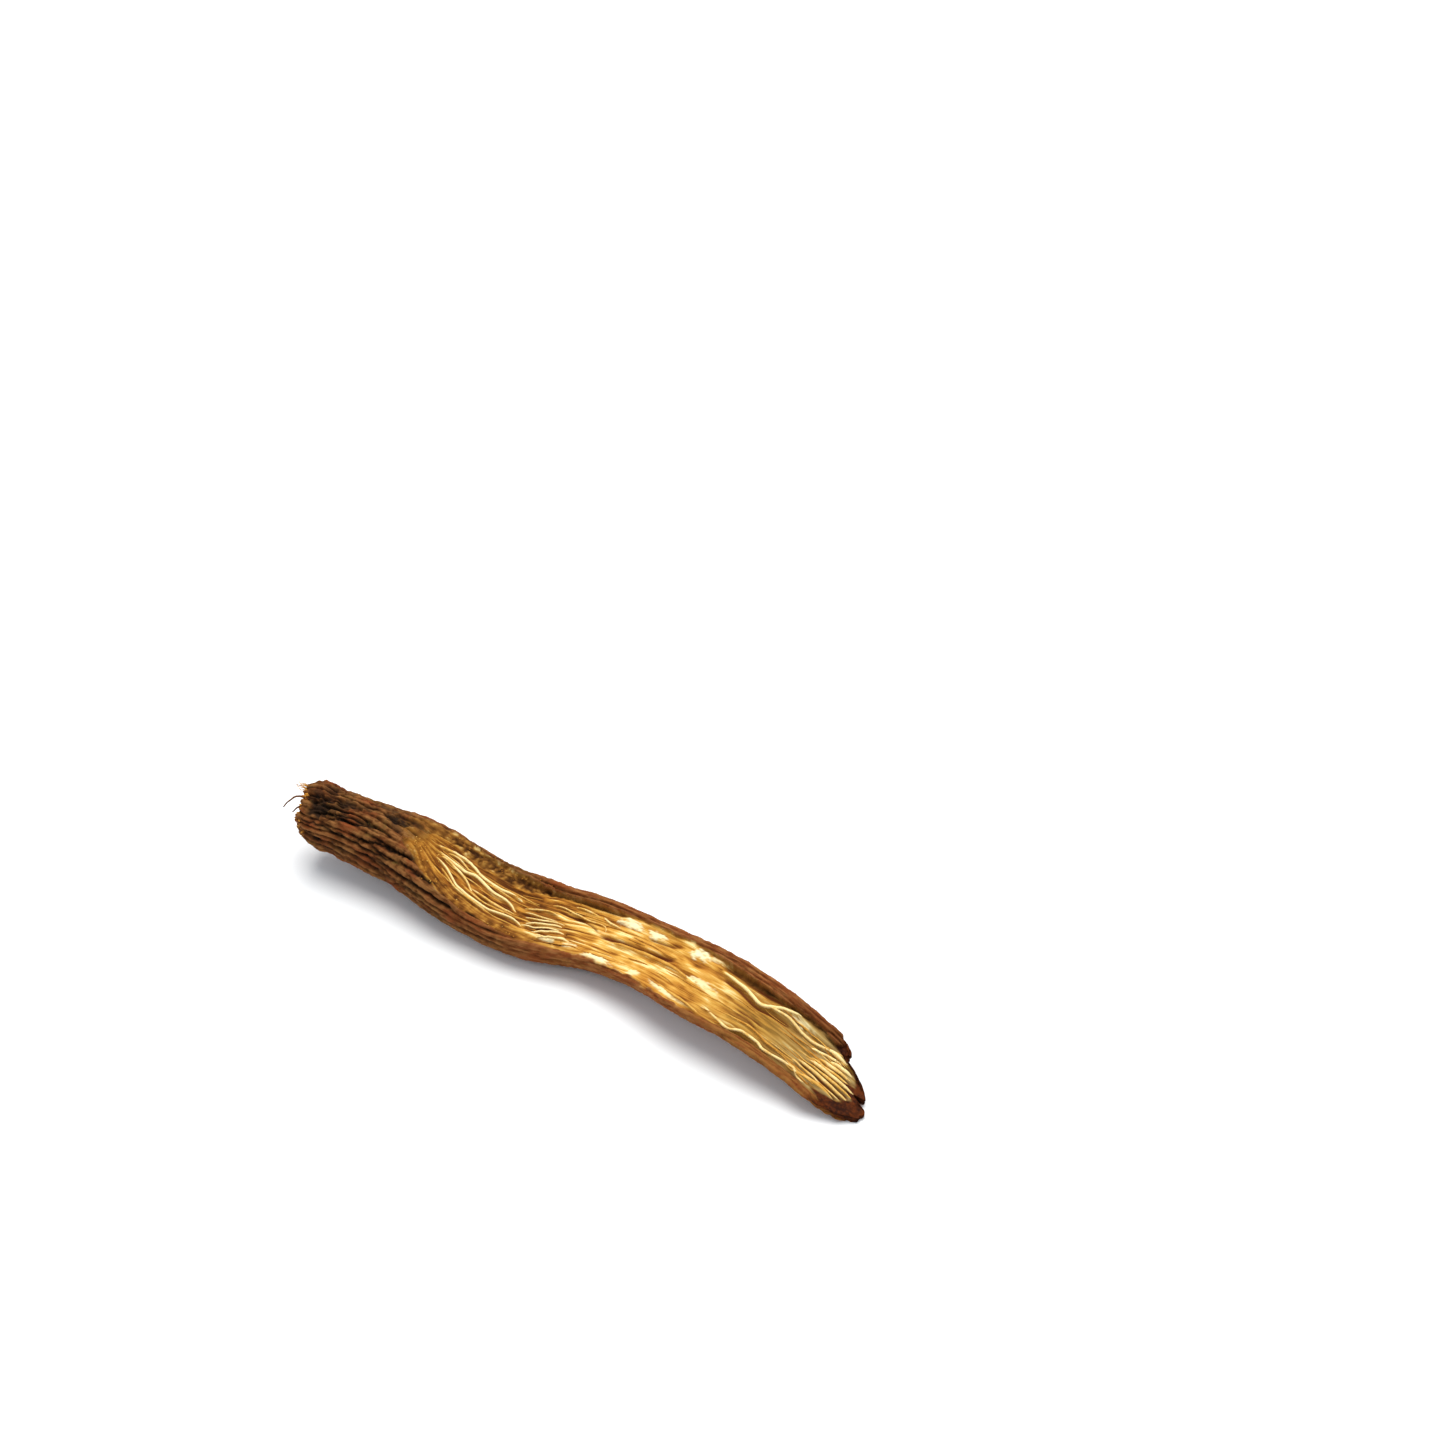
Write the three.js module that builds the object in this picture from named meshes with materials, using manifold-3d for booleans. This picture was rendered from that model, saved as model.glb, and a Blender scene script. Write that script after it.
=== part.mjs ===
// A dried lengthwise slice of red sage root, lying on its back with the cut face up.
// Millimetres, +Z up. +X runs from the round crown end to the thin ragged tip. The origin is on the
// surface that the slice lies on, under the middle of its box.
import * as THREE from 'three';
import { mergeVertices } from 'three/addons/utils/BufferGeometryUtils.js';
import Module from 'manifold-3d';

const sliceLength = 76;
const facesAround = 40;
const facesAlong = 60;

// Stations at even steps along the slice. y and z place the line midway between the two rims of the
// cut. half is the half width there, belly the depth of bark below the line, crown the height of the
// uncut root above it, cut the height of the knife's path, dish how far the dried face has sunk in
// the middle, and roll the turn of the section in degrees that lifts the +Y rim.
const stations = [
  { y: -2.8, z: 5.7, half: 3.5, belly: 3.3, crown: 3.2, cut: 5.9, dish: 0.0, roll: 0 },
  { y: -2.0, z: 5.4, half: 3.5, belly: 3.5, crown: 3.4, cut: 4.5, dish: 0.0, roll: 0 },
  { y: -0.8, z: 4.7, half: 4.5, belly: 3.7, crown: 3.3, cut: 3.0, dish: 0.2, roll: 2 },
  { y: -1.1, z: 3.9, half: 4.8, belly: 3.8, crown: 2.9, cut: 1.8, dish: 0.6, roll: 4 },
  { y: -0.4, z: 3.3, half: 5.0, belly: 3.6, crown: 2.4, cut: 1.0, dish: 0.8, roll: 5 },
  { y: 1.4, z: 3.5, half: 4.5, belly: 3.4, crown: 1.8, cut: 0.5, dish: 0.7, roll: 5 },
  { y: 1.2, z: 4.4, half: 4.2, belly: 3.2, crown: 1.4, cut: 0.3, dish: 0.6, roll: 5 },
  { y: 0.4, z: 5.0, half: 4.7, belly: 2.9, crown: 1.2, cut: 0.2, dish: 0.6, roll: 5 },
  { y: -0.2, z: 4.8, half: 4.4, belly: 2.6, crown: 1.0, cut: 0.1, dish: 0.7, roll: 5 },
  { y: -0.8, z: 3.2, half: 4.1, belly: 2.2, crown: 0.9, cut: 0.0, dish: 0.8, roll: 5 },
  { y: -2.1, z: 1.3, half: 3.6, belly: 1.5, crown: 0.8, cut: 0.0, dish: 0.6, roll: 5 },
];

const bellyPower = 0.9;        // a little fuller than an ellipse
const cutEdgeRound = 0.25;     // how softly the cut face meets the bark
const crownSlant = 1.0;        // the crown end leans back below and on the -Y side
const tipCrest = -0.22;        // where across the slice the tip reaches furthest, -1 to 1
const tipFarBevel = 4.3;       // how far the tip is worn back towards the +Y rim
const tipNearBevel = 5.2;      // and towards the -Y rim
const tipNotches = [           // splits between the ragged lobes of the tip
  { across: 0.76, width: 0.10, depth: 1.9 },
  { across: 0.13, width: 0.10, depth: 1.7 },
];
const restDepth = 2;           // block below the surface that flattens what the slice rests on

// The stations' values are blended by smooth curves, three values to a curve.
const columns = [['y', 'z', 'half'], ['belly', 'crown', 'cut'], ['dish', 'roll', 'roll']];
const curves = columns.map((names) => new THREE.CatmullRomCurve3(
  stations.map((station) => new THREE.Vector3(...names.map((name) => station[name]))),
  false, 'catmullrom', 0.5));

function stationAt(along) {
  const station = { x: (along - 0.5) * sliceLength };
  curves.forEach((curve, index) => {
    const blended = curve.getPoint(along).toArray();
    columns[index].forEach((name, axis) => { station[name] = blended[axis]; });
  });
  return station;
}

function rimLineAt(along) {
  const { x, y, z } = stationAt(along);
  return new THREE.Vector3(x, y, z);
}

function softMin(a, b, softness) {
  const share = THREE.MathUtils.clamp(0.5 + 0.5 * (b - a) / softness, 0, 1);
  return THREE.MathUtils.lerp(b, a, share) - softness * share * (1 - share);
}

// Height of the section's outline at an angle round it: the uncut root or the dished cut face above,
// the bark below.
function outlineHeight(station, across, rise) {
  if (rise < 0) return -station.belly * Math.abs(rise) ** bellyPower;
  const cutFace = station.cut - station.dish * (1 - Math.abs(across) ** 3);
  return softMin(station.crown * rise, cutFace, cutEdgeRound);
}

// How far a point is drawn in from the two ends, so that neither ends square.
function trimmed(along, across, rise) {
  const pastCrest = across - tipCrest;
  const splits = tipNotches.reduce((depth, notch) => (
    depth + notch.depth * Math.exp(-(((across - notch.across) / notch.width) ** 2))), 0);
  const tipBevel = (pastCrest > 0 ? tipFarBevel : tipNearBevel) * pastCrest ** 2 + splits;
  const crownBevel = crownSlant * (1 - 0.6 * across - 0.4 * rise);
  const tipShare = THREE.MathUtils.smoothstep(along, 0.7, 1);
  const crownShare = 1 - THREE.MathUtils.smoothstep(along, 0, 0.15);
  return along + (crownBevel * crownShare - tipBevel * tipShare) / sliceLength;
}

// A point of the surface, from how far along the slice it is and where round the section; reach is 1
// on the outline and 0 in the middle of an end cap.
function surfacePoint(alongEven, angle, reach) {
  const across = Math.cos(angle) * reach;
  const rise = Math.sin(angle) * reach;
  const along = trimmed(alongEven, across, rise);
  const station = stationAt(along);
  const step = 0.001;
  const forward = rimLineAt(Math.min(along + step, 1)).sub(rimLineAt(Math.max(along - step, 0))).normalize();
  const sideways = new THREE.Vector3(0, 0, 1).cross(forward).normalize();
  sideways.applyAxisAngle(forward, THREE.MathUtils.degToRad(station.roll));
  const upright = forward.clone().cross(sideways);
  const middle = (outlineHeight(station, 0, 1) + outlineHeight(station, 0, -1)) / 2;
  const height = reach > 0.5 ? outlineHeight(station, across, rise) : middle;
  return new THREE.Vector3(station.x, station.y, station.z)
    .addScaledVector(sideways, across * station.half)
    .addScaledVector(upright, height);
}

function sliceGeometry() {
  const tube = new THREE.CylinderGeometry(1, 1, 1, facesAround, facesAlong);
  const position = tube.getAttribute('position');
  const corner = new THREE.Vector3();
  for (let index = 0; index < position.count; index += 1) {
    corner.fromBufferAttribute(position, index);
    const angle = Math.atan2(-corner.z, corner.x);
    const placed = surfacePoint(corner.y + 0.5, angle, Math.hypot(corner.x, corner.z));
    position.setXYZ(index, placed.x, placed.y, placed.z);
  }
  return tube;
}

const wasm = await Module();
wasm.setup();

function toSolid(geometry) {
  geometry.deleteAttribute('normal');
  geometry.deleteAttribute('uv');
  const merged = mergeVertices(geometry);
  return new wasm.Manifold(new wasm.Mesh({
    numProp: 3,
    vertProperties: merged.getAttribute('position').array,
    triVerts: Uint32Array.from(merged.getIndex().array),
  }));
}

function toGeometry(solid) {
  const mesh = solid.getMesh();
  const geometry = new THREE.BufferGeometry();
  geometry.setAttribute('position', new THREE.BufferAttribute(mesh.vertProperties, 3));
  geometry.setIndex(new THREE.BufferAttribute(mesh.triVerts, 1));
  geometry.computeVertexNormals();
  return geometry;
}

// What the slice rests on is flat: the surface trims the belly and the drooping tip.
function restingSlice() {
  const below = new THREE.BoxGeometry(2 * sliceLength, sliceLength, restDepth);
  below.translate(0, 0, -restDepth / 2);
  return toGeometry(toSolid(sliceGeometry()).subtract(toSolid(below)));
}

const driedRoot = new THREE.MeshStandardMaterial({ color: 0x8a5a26, roughness: 0.85, metalness: 0 });

const rootSlice = new THREE.Mesh(restingSlice(), driedRoot);
rootSlice.name = 'root_slice';

const redSageRoot = new THREE.Group();
redSageRoot.add(rootSlice);

export default redSageRoot;
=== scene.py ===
import math
import random

import bmesh
import bpy
from mathutils import Matrix, Vector, noise


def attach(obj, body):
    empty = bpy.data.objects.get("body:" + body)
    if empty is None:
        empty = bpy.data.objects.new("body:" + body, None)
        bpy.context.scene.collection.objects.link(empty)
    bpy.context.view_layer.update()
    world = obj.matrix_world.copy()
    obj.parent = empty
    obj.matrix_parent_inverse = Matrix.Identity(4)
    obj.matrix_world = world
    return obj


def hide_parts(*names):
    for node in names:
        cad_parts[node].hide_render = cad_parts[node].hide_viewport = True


noise.seed_set(7)   # noise vectors start from the clock otherwise
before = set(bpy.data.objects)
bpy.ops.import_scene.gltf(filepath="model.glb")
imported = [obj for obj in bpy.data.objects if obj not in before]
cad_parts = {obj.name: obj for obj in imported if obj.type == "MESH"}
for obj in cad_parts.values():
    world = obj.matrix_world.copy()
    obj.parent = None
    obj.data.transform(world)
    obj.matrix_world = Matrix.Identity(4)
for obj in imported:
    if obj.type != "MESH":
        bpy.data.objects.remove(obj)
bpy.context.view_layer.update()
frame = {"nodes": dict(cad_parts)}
millimetre = 0.001
print("frame loaded:", ", ".join(frame["nodes"]))


def clamp(value, low=0.0, high=1.0):
    return max(low, min(high, value))


def mix(a, b, share):
    return a + (b - a) * share


def smoothStep(low, high, value):
    # 0 at low, 1 at high, which may be the smaller of the two
    share = clamp((value - low) / (high - low))
    return share * share * (3 - 2 * share)


def bump(distance, width):
    return math.exp(-(distance / width) ** 2)


def cloud(x, y, z=0.0):
    return noise.noise(Vector((x, y, z)))


def catmullRom(rows, share):
    # Blends evenly spaced rows of numbers with a smooth curve, share running from 0 to 1.
    place = share * (len(rows) - 1)
    index = min(max(int(place), 0), len(rows) - 2)
    part = place - index
    b, c = rows[index], rows[index + 1]
    a = rows[index - 1] if index > 0 else [2 * x - y for x, y in zip(b, c)]
    d = rows[index + 2] if index + 2 < len(rows) else [2 * y - x for x, y in zip(b, c)]
    return [
        p1 + part * (0.5 * (p2 - p0)
                     + part * (p0 - 2.5 * p1 + 2 * p2 - 0.5 * p3
                               + part * (1.5 * (p1 - p2) + 0.5 * (p3 - p0))))
        for p0, p1, p2, p3 in zip(a, b, c, d)
    ]


def alongRoute(route, distance):
    # Values of a route of (distance, value, ...) points at a distance.
    if distance <= route[0][0]:
        return route[0][1:]
    for near, far in zip(route, route[1:]):
        if distance <= far[0]:
            share = (distance - near[0]) / (far[0] - near[0])
            return [mix(a, b, share) for a, b in zip(near[1:], far[1:])]
    return route[-1][1:]


def finishPiece(name, bm, material):
    mesh = bpy.data.meshes.new(name)
    for face in bm.faces:
        face.smooth = True
    bm.to_mesh(mesh)
    bm.free()
    piece = bpy.data.objects.new(name, mesh)
    bpy.context.scene.collection.objects.link(piece)
    mesh.materials.append(material)
    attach(piece, "root")
    return piece


studio = {
    "azimuth": 36.0,             # degrees round from looking along +Y
    "elevation": 38.0,
    "aim": (-13.5, 42.9, 0.0),   # point of the floor in the middle of the frame, in mm
    "distance": 465.0,           # from the camera to that point, in mm
    "lens": 100.0,
    "keyAside": 164.0,           # degrees round from the camera
    "keyElevation": 73.0,
    "keyDistance": 0.75,         # from the origin, in metres
    "keySize": 0.9,
    "keyPower": 8.1,
    "keyColour": (1, 0.985, 0.955),
    "fillAside": -50.0,
    "fillElevation": 40.0,
    "fillDistance": 0.9,
    "fillSize": 0.6,
    "fillPower": 1.0,
    "fillColour": (0.93, 0.96, 1),
    "skyColour": (0.83, 0.91, 1, 1),
    "skyStrength": 0.52,
    "floorReach": 3.0,
    "floorColour": (0.93, 0.93, 0.93, 1),
}


def backFrom(azimuth, elevation):
    a, e = math.radians(azimuth), math.radians(elevation)
    return Vector((math.sin(a) * math.cos(e), -math.cos(a) * math.cos(e), math.sin(e)))


def facing(back):
    return (-back).to_track_quat("-Z", "Y").to_euler()


def makeCamera():
    camera = bpy.data.cameras.new("camera")
    camera.lens = studio["lens"]
    camera.clip_end = 20
    holder = bpy.data.objects.new("camera", camera)
    back = backFrom(studio["azimuth"], studio["elevation"])
    holder.location = (Vector(studio["aim"]) + back * studio["distance"]) * millimetre
    holder.rotation_euler = facing(back)
    bpy.context.scene.collection.objects.link(holder)
    bpy.context.scene.camera = holder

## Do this
From the listing above, output exactly the run of lines that starts with the line containing "const driedRoot = new" and ends with the line containing "cad_parts[node].hide_render = cad_parts[node].hide_viewport".

## Task response
const driedRoot = new THREE.MeshStandardMaterial({ color: 0x8a5a26, roughness: 0.85, metalness: 0 });

const rootSlice = new THREE.Mesh(restingSlice(), driedRoot);
rootSlice.name = 'root_slice';

const redSageRoot = new THREE.Group();
redSageRoot.add(rootSlice);

export default redSageRoot;
=== scene.py ===
import math
import random

import bmesh
import bpy
from mathutils import Matrix, Vector, noise


def attach(obj, body):
    empty = bpy.data.objects.get("body:" + body)
    if empty is None:
        empty = bpy.data.objects.new("body:" + body, None)
        bpy.context.scene.collection.objects.link(empty)
    bpy.context.view_layer.update()
    world = obj.matrix_world.copy()
    obj.parent = empty
    obj.matrix_parent_inverse = Matrix.Identity(4)
    obj.matrix_world = world
    return obj


def hide_parts(*names):
    for node in names:
        cad_parts[node].hide_render = cad_parts[node].hide_viewport = True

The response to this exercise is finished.